The chronology of the stories begins with the building of an airfield on Norfolk Island before the Battle of the Coral Sea, in 1942, and goes through the early 1944 invasion of one of Michener's fictional islands. Although the stories are primarily about the U.S. Navy, most of the action is shore-based, and none of the stories concerns ships larger than a Landing Craft Infantry.

=== Structure ===
Tales of the South Pacific comprises nineteen stories, which are thematically linked in pairs: the first and final stories are reflective, the second and eighteenth involve battle, the third and seventeenth involve preparation for battle, and so on.

| 1. The South Pacific | 19. A Cemetery at Hoga Point |
| 2. Coral Sea | 18. The Landing on Kuralei |
| 3. Mutiny | 17. Frisco |
| 4. An Officer and a Gentleman | 16. The Strike |
| 5. The Cave | 15. Those Who Fratenize |
| 6. The Milk Run | 14. The Airstrip at Konora |
| 7. Alligator | 13. Wine for the Mess at Segi |
| 8. Our Heroine | 12. A Boar's Tooth |
| 9. Dry Rot | 11. Passion |
10. Fo' Dolla'

=== Recurring characters ===
The following characters appear in more than 2 stories:

Tony Fry (Navy): Stories 3, 5, 12, and 13.

Bus Adams (Navy pilot): Stories 6, 13, 14, and 15.

Luther Billis (SeaBee): Stories 9, 12, and 14.

==Critical reception==
In 1948, the book prompted the renaming of the Pulitzer Prize for the Novel: determined to award the book, the Pulitzer Advisory Committee chose to lift their ban on short stories and expand the prize's definition to include "distinguished fiction published in book form", and renamed the prize the Pulitzer Prize for Fiction.

==Adaptations==

===Musical ===
The highly successful musical play South Pacific by Rodgers and Hammerstein, which opened on Broadway on April 7, 1949, was based on the stories in Tales of the South Pacific. In particular, the stories used were "Fo' Dolla'", about Bloody Mary, Liat, and Lieutenant Joe Cable; and "Our Heroine", about Nellie Forbush and Emile de Becque. Characters from other stories, such as Bill Harbison, Bus Adams, and Luther Billis, play minor or supporting roles.

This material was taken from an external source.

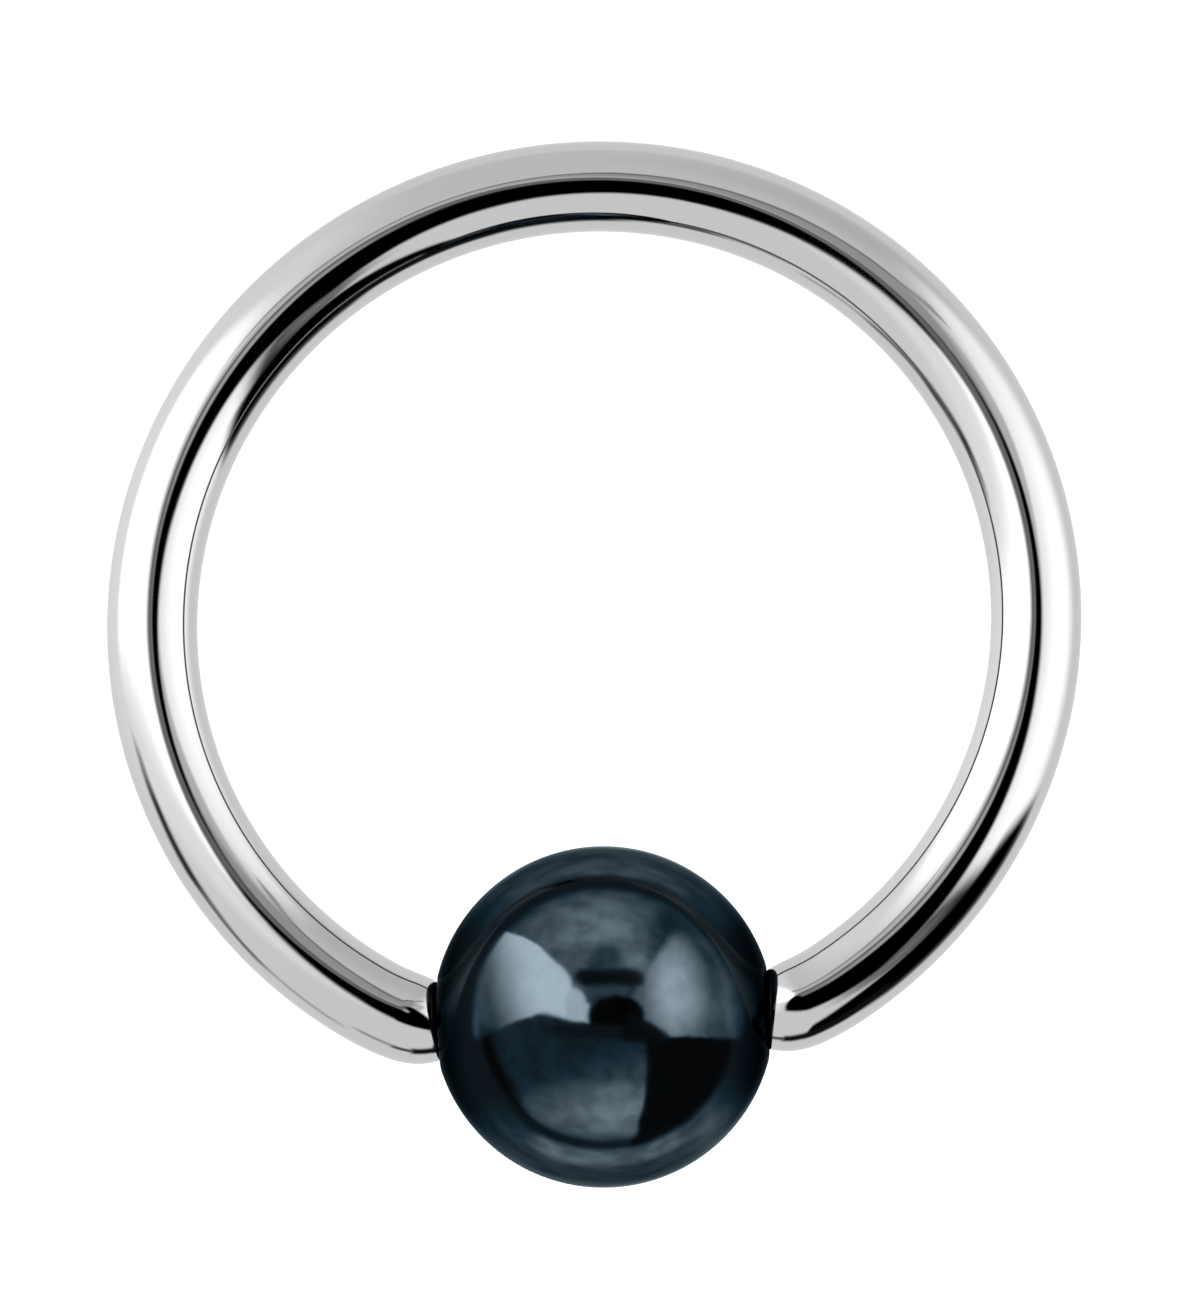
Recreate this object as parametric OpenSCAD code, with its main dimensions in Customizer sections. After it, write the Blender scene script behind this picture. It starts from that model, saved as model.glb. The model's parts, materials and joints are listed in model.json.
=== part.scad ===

Some of the characters from the stories were merged and simplified to serve the format of the musical. For example, the coastwatcher in the musical is an American Marine (Lt. Cable) assisted by an expatriate French plantation owner (Emile de Becque). In Michener's short story "The Cave" the coastwatcher is an English expatriate assisted by native islanders, and is a disembodied voice on a short-wave radio identifying himself only as "The Remittance Man". He is never seen by the other characters in Michener's short story until a search-and-rescue party finds his head impaled on a stake. The character of Liat, Cable's lover in the film, is a much more sophisticated and intelligent young woman in the book, but is reduced to a childlike caricature in the movie. The character of Emile de Becque in Michener's short story has eight mixed-race daughters by four different women, none of whom he married, when he meets the nurse Ensign Nellie Forbush; in the musical, he has two children (one daughter and one son) by a Polynesian woman whom he had married but who had died.

====Films of the musical====
The Rodgers and Hammerstein musical South Pacific was made into a feature film in 1958 with scenes shot on Kauai. It was adapted as a made-for television film in 2001 filmed in Queensland and Moorea.

===Television===
American television producer Bob Mann wanted Michener to co-create a weekly television anthology series from Tales of the South Pacific, with Michener as narrator. Rodgers and Hammerstein, however, owned all dramatic rights to the novel and did not give up ownership. Michener did lend his name as the creator of a different and unrelated television series, Adventures in Paradise, in 1959. The series had nothing to do with World War II, but rather followed the fictional adventures of a current-day schooner sailing around the South Pacific.